Zooming in still further, we encounter the alleyway, an unavoidable feature of the neighbourhoods surrounding the Castle. Alleyways are both places of intimacy (as in ‘Vielas de Alfama’ where they are ‘kissed by the moonlight’) and transgression (like the alleyway in Júlio Dantas’s A Severa). In the fado ‘A Viela’ (‘The Alleyway’), we meet a ‘typical’ character walking from alleyway to alleyway and encountering a ‘lost woman’ there.  The fado was recorded by Alfredo Duarte, better known as ‘Marceneiro’ after the name of his trade (joiner). Born in 1891, Marceneiro had a closer connection than many to fado’s past by the time he was officially ordained the ‘king of fado’ in 1948. For many he was the living embodiment of the tradition, a castiço singer who, while born in the phonographic era, did not seem part of it. Indeed, Marceneiro was deeply suspicious of recordings; his true home was in the fado houses of Lisbon, where, from the mid-century onwards, he was considered a living legend. If, as Rodney Gallop had suggested in the 1930s, one had to go a club such as the Luso to hold the fado ‘surely in one’s grasp’, then one could look for no better guardian than Marceneiro. A regular at the Luso, he transcended the venue, connecting back to a time before the forced professionalization of fado performance. Marceneiro, then, is associated with the city not only because of fados like ‘A Viela’, but also in his very being, an authentic fadista who sang about the city, was mainly known in the city, and who represented the city (or a certain image of it) more than the cosmopolitan Amália.
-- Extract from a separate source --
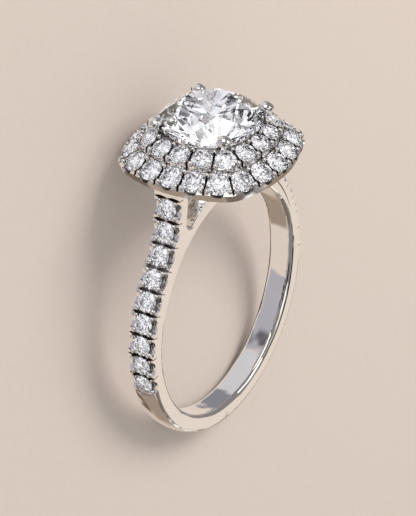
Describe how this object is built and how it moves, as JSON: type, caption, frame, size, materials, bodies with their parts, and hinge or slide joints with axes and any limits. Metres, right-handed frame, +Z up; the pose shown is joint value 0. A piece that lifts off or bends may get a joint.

Much the same could be said for Fernando Farinha, with whom Marceneiro collaborated on occasion (most notably on the fado ‘Antes e Depois’). Farinha, known as the ‘Miúdo da Bica’ [Kid from Bica] after the neighbourhood in which he lived, sang mainly of his life and the city he lived in. Farinha was not averse to recording, however, nor to appearing in films, such as the one that bears his nickname. His most famous recording, ‘Belos Tempos’, is rich with nostalgia and describes a desire to go back to the time of Maria Severa. Like Severa, Farinha’s presence is marked in the city itself, on a plaque in Bica, the neighbourhood he helped to make famous.

Cover of "Cancao de Lisboa"We might say, then, that the discourse surrounding Marceneiro and Farinha is one rich with ‘authenticity work’.  This work is done through ceaseless reminders of the connection between the performer and the neighbourhood/city; Farinha is ‘do povo’ but also ‘da Bica’, ‘de Lisboa’ and, ultimately, ‘do fado’. From this position he could then make claims to the city and its music, as he did throughout his career. Marceneiro was a similarly ‘ordained’ commentator on the city, as can be heard on his version of Carlos Conde’s ‘Bairros de Lisboa’, where the city’s presence is introduced by the framing device of a walk through its streets. The verses, sung as a duet with Fernanda Maria, present a sort of competition between various neighbourhoods as to which is most relevant to fado:  Campo de Ourique is the most elevated, Alfama is the most famous, the most fadista and maritime, Mouraria evokes the most nostalgia, Bairro Alto is praised for its inhabitants, Madragoa for its youthful optimism. In the end, there is a realization that the city should not be reduced to its parts: ‘Why go any further / If Lisbon is all beautiful / And Lisbon is our neighbourhood!’

But, as is no doubt clear from many of the lyrics quoted above, the Lisbon being spoken about in many fados is a city of the past. If, having read the inscription on the monument at the entrance to the Rua do Capelão, we turn around and face the opposite direction, this city of the past quickly vanishes.